Czy zdarza się, że zgłaszają się do Was inni artyści, żebyście stworzyli im coś swojego? Czy ktoś z popularnego programu, np. „The Voice of Poland” wyszedł z taką prośbą?
G.S.: Zgłaszają się różni, często młodzi artyści, którzy dopiero szukają dla siebie jakiegoś repertuaru. Czasem coś dla kogoś piszemy. Na przykład wkrótce ukaże się album Joli Tubielewicz, robię też numery dla Beniamina Sobańca. Przyjąłem też zaproszenie od Króla, gdzie zagrałem na gitarach w piosence „Zbyt dobrze Ci idzie”. A programy typu talent show nie są dla nas wyznacznikiem tego, czy ktoś ma coś do powiedzenia jako artysta czy też nie.
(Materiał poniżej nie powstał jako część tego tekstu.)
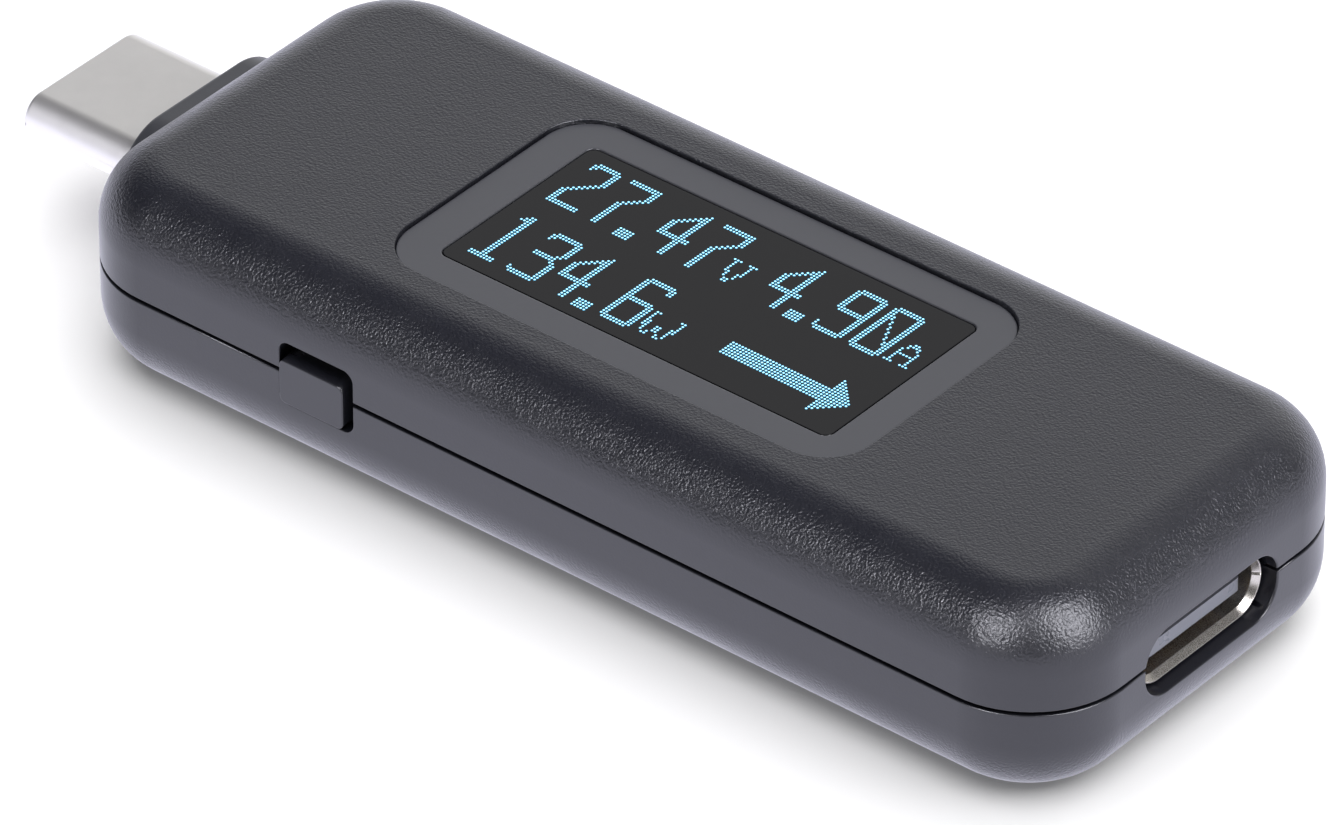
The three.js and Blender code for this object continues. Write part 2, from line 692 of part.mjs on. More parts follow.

Liczą się bardziej aferki związane z jury, albo przejmujące historie uczestników, niż sama idea takiego programu.
W.T.: Ja osobiście niechętnie robię takie rzeczy dla innych. Nie wiem dlaczego. Chyba chodzi o to, że nie chcę robić coś zupełnie w oderwaniu od siebie. Potrzebuję poczuć, że ten ktoś ma coś do zaproponowania, że faktycznie ma przekonanie, że jestem odpowiednią osobą dla niego do napisania tekstu. Muszę być w tym przekonujący, a jeśli będę pisał od tak sobie, to nic za tym dalej nie pójdzie. Także nie zależy mi na robieniu czegoś na siłę, w oderwaniu od rzeczywistości. Poza tym wolę napisać dwa teksty, które będą dobre i gdzieś tam zaistnieją niż 30 tekstów, które nie będą miały żadnego znaczenia.
Czy przy tak dużej ilości pracy myśli się jeszcze o albumach solowych?
G.S.: Na pewno taka moja płyta kiedyś powstanie. Mam kilka pomysłów na taki album i chciałbym, żeby to był zestaw kompozycji instrumentalnych.
W.T.: Ja zupełnie o tym nie myślę i chyba nawet nie chcę nagrywać nic swojego. Dla mnie praca w zespole Kombii jest wystarczająca.